En este tiempo de bruma y desconcierto, de descalabro generalizado, se agradece que algunos símbolos se mantengan firmes como faros romanos o catedrales góticas. Por ejemplo, el premio Planeta. El fallo de esta semana nos manda un mensaje a los que el pasado año creímos, con Cercas y Vilas, que se estaban dejando llevar por el canto de sirena de la literatura, pero no. Con una firmeza digna de admiración, en medio de Todo Esto, que diría Tabarés, nos recuerdan que por encima de la metáfora nueva y la palabra justa está el amor tonto. Está, en definitiva, la venta de libros, que para eso tienen montada una editorial.
No es que yo crea que tendrían que premiar a James Joyce, a Onetti o a Celso Castro, pero autores hay menos exigentes, pero no menos buenos, como Juan Marsé y Miguel Delibes, o sí, como Eduardo Mendoza.

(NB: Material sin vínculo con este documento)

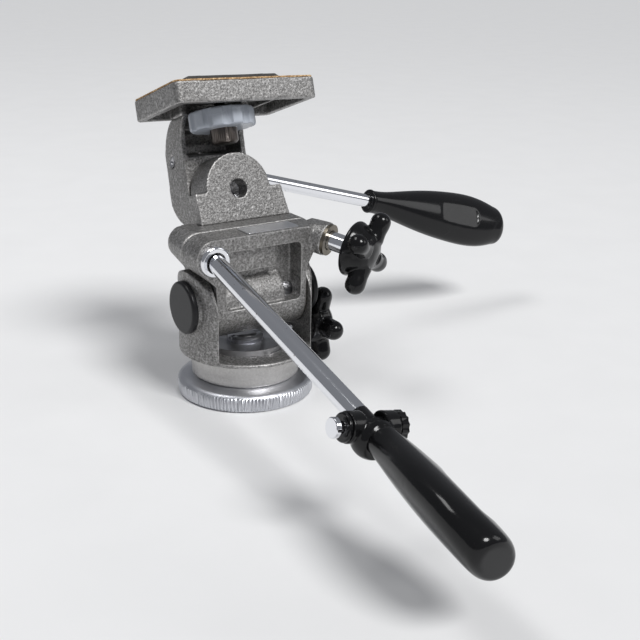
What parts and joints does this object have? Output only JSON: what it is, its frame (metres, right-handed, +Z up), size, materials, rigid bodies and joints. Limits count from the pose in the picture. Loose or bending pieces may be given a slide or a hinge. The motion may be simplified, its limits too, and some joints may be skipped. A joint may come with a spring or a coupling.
{
  "type": "three-way pan tilt head",
  "caption": "Tripod pan and tilt head: round flange base, swivelling fork, tilting cast body, leaning camera platform on a goose-neck arm, and drooping handles with black grips.",
  "frame": {"origin": "mouth of the tripod socket, in the middle of the base disc's flat underside", "axes": "+Z up along the pan axis; +X along the tilt axis to the right, on the side of the star knobs; the front handle points towards -Y and the rear handle towards +X"},
  "size_m": [0.2323, 0.258, 0.137],
  "materials": {
    "bare_aluminium": "turned bare metal, fine knurl on the rim",
    "hammertone": "warm grey hammered paint on castings",
    "steel": "turned steel, slightly oiled",
    "chrome_rod": "bright plated rods and rings",
    "brass_ring": "dull turned ring",
    "black_gloss": "glossy moulded black",
    "black_matte": "satin moulded black",
    "pale_knob": "pale blue grey moulding",
    "dark_steel": "blackened steel with brown tint",
    "fibre": "friction fibre",
    "cork": "fine pressed cork",
    "pad_rubber": "dark grey fine grained rubber"
  },
  "bodies": {
    "base": {"base_disc": "bare_aluminium", "pan_spindle": "steel", "pan_drum": "steel", "pan_nut": "steel", "pan_friction_ring": "fibre"},
    "fork": {"fork": "hammertone", "tilt_axle": "steel", "axle_cap_left": "black_matte", "axle_cap_right": "black_matte", "tilt_washer_left": "fibre", "tilt_washer_right": "fibre"},
    "pan_lock": {"pan_lock_stud": "steel", "pan_lock_knob": "black_gloss"},
    "tilt_body": {"front_body": "hammertone", "rear_body": "hammertone", "body_screws": "steel", "body_dowels": "steel", "name_plate": "bare_aluminium", "handle_ferrule": "chrome_rod", "stub_ring": "brass_ring", "turret": "hammertone", "turret_screws": "steel", "lateral_axle": "steel", "lateral_friction_ring": "fibre", "axle_end_washer": "steel", "axle_end_nut": "steel"},
    "side_lock": {"side_stub": "chrome_rod", "side_knob": "black_gloss"},
    "front_handle": {"front_rod": "chrome_rod", "front_knuckle": "black_gloss", "knuckle_cap": "black_gloss", "button_spring": "steel"},
    "release_button": {"release_button": "chrome_rod"},
    "front_grip": {"front_ball": "black_gloss", "front_grip": "black_gloss"},
    "camera_arm": {"arm": "hammertone", "arm_set_screw": "steel", "platform": "hammertone", "platform_screws": "steel", "cork_sheet": "cork", "rubber_pad": "pad_rubber"},
    "screw_carrier": {"camera_collar": "black_matte"},
    "camera_screw": {"camera_screw": "steel", "camera_knob": "pale_knob", "camera_stem": "dark_steel"},
    "rear_handle": {"rear_rod": "chrome_rod", "rear_socket": "black_gloss", "rear_grip": "black_gloss"}
  },
  "joints": [
    {"name": "pan", "type": "hinge", "parent": "base", "child": "fork", "pos_m": [0, 0, 0.03], "axis": [0, 0, 1], "continuous": true},
    {"name": "pan_lock_turn", "type": "hinge", "parent": "fork", "child": "pan_lock", "pos_m": [0.03, 0, 0.024], "axis": [1, 0, 0], "range_deg": [-180, 180]},
    {"name": "tilt", "type": "hinge", "parent": "fork", "child": "tilt_body", "pos_m": [0, 0, 0.0426], "axis": [1, 0, 0], "range_deg": [-30, 50]},
    {"name": "side_lock_turn", "type": "hinge", "parent": "tilt_body", "child": "side_lock", "pos_m": [0.0325, -0.0153, 0.0674], "axis": [0.4623, -0.8695, -0.1737], "range_deg": [-180, 180]},
    {"name": "front_handle_turn", "type": "hinge", "parent": "tilt_body", "child": "front_handle", "pos_m": [-0.0235, -0.016, 0.0658], "axis": [-0.0804, -0.9783, -0.1908], "range_deg": [-90, 90]},
    {"name": "button_press", "type": "slide", "parent": "front_handle", "child": "release_button", "axis": [0.9781, -0.0406, -0.2041], "range_m": [0, 0.0018], "stiffness_N_per_m": 400, "springref_m": -0.002},
    {"name": "grip_fold", "type": "hinge", "parent": "front_handle", "child": "front_grip", "pos_m": [-0.03339, -0.13634, 0.04233], "axis": [0.9781, -0.0406, -0.2041], "range_deg": [-90, 0]},
    {"name": "side_tilt", "type": "hinge", "parent": "tilt_body", "child": "camera_arm", "pos_m": [0.0046, 0.03146, 0.08127], "axis": [0, 0.9461, -0.3239], "range_deg": [-60, 55]},
    {"name": "screw_lift", "type": "slide", "parent": "camera_arm", "child": "screw_carrier", "axis": [0.0262, 0.3238, 0.9458], "range_m": [0, 0.0036]},
    {"name": "camera_screw_turn", "type": "hinge", "parent": "screw_carrier", "child": "camera_screw", "pos_m": [0.00361, 0.02543, 0.11614], "axis": [0.0262, 0.3238, 0.9458], "continuous": true},
    {"name": "rear_handle_turn", "type": "hinge", "parent": "camera_arm", "child": "rear_handle", "pos_m": [0.02083, 0.04366, 0.08605], "axis": [0.9628, -0.0481, -0.266], "range_deg": [-90, 90]}
  ]
}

Y uno piensa en los insignes miembros del jurado, en la cocina, embadurnados de harina, con las manos en la masa, y con ellos Pere Gimferrer, como un Peter Pan de las letras, el autor de Arde el mar, el que fuera joven académico -y que ahora es el segundo más antiguo-, con la vergüenza reconcomiéndole los versos.
El viejo joven poeta maldito que gritará en el templo durante la consagración la palabra puta.
Y los que se presentan al premio, gentes extrañas y anónimas, que viven en Babia, que son ingenuas hasta lo inquietante, esbozan una sonrisa avergonzada y ocultan a su familia y a sus amigos que un día se presentaron al premio Planeta y no lo ganaron. O, peor aún, que casi lo ganan.